Updates to HEC-RAS have been periodically released and the product is still being actively developed. Among the many improvements since the initial version of HEC-RAS are channel modification analysis, mixed-flow capabilities, bridge scour analysis, WSPRO bridge analysis procedures, ice jam hydraulics, lateral and inline weir analysis, hydraulic simulation of gated structures, modeling of changes in Manning's n in the vertical direction, and geographic information system (GIS) integration capabilities. HEC-RAS will likely be the prime computational tool used over the next few decades for river hydraulics work, especially with the inclusion of full unsteady flow analysis capabilities in 2001. Future additions to the program will include greatly improved hydraulic-design features, such as the computation of riprap (rock revetment) requirements and sediment transport, scour, and deposition analysis.

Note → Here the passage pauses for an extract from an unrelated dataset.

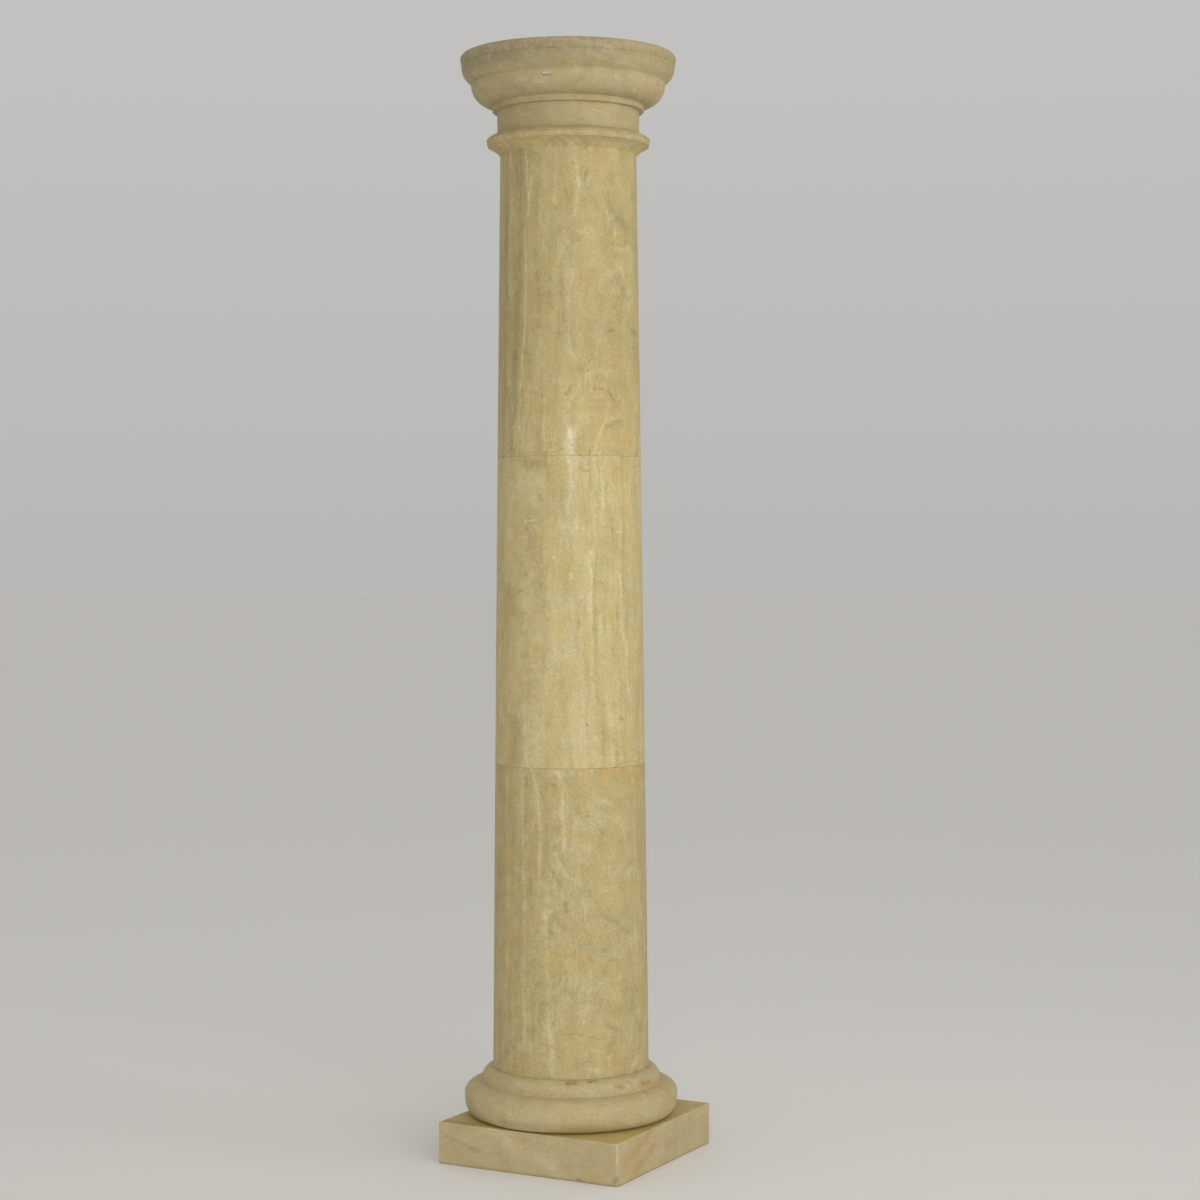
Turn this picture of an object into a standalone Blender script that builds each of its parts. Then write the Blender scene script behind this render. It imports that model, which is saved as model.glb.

HEC-RAS is the most widely used floodplain hydraulics model in the world (Wurbs and James, 2002) and is emphasized in this book as the primary tool for performing floodplain modeling. HEC-RAS and most other floodplain hydraulic programs use steady, gradually varied flow computation procedures, which are also featured in this book. While most floodplain modeling studies can be adequately addressed with steady-flow techniques, HEC-RAS can also simulate unsteady flow situations (covered in Chapter 14). Chapter 3 discusses steady versus unsteady flow simulations and the types of situations they are appropriate for.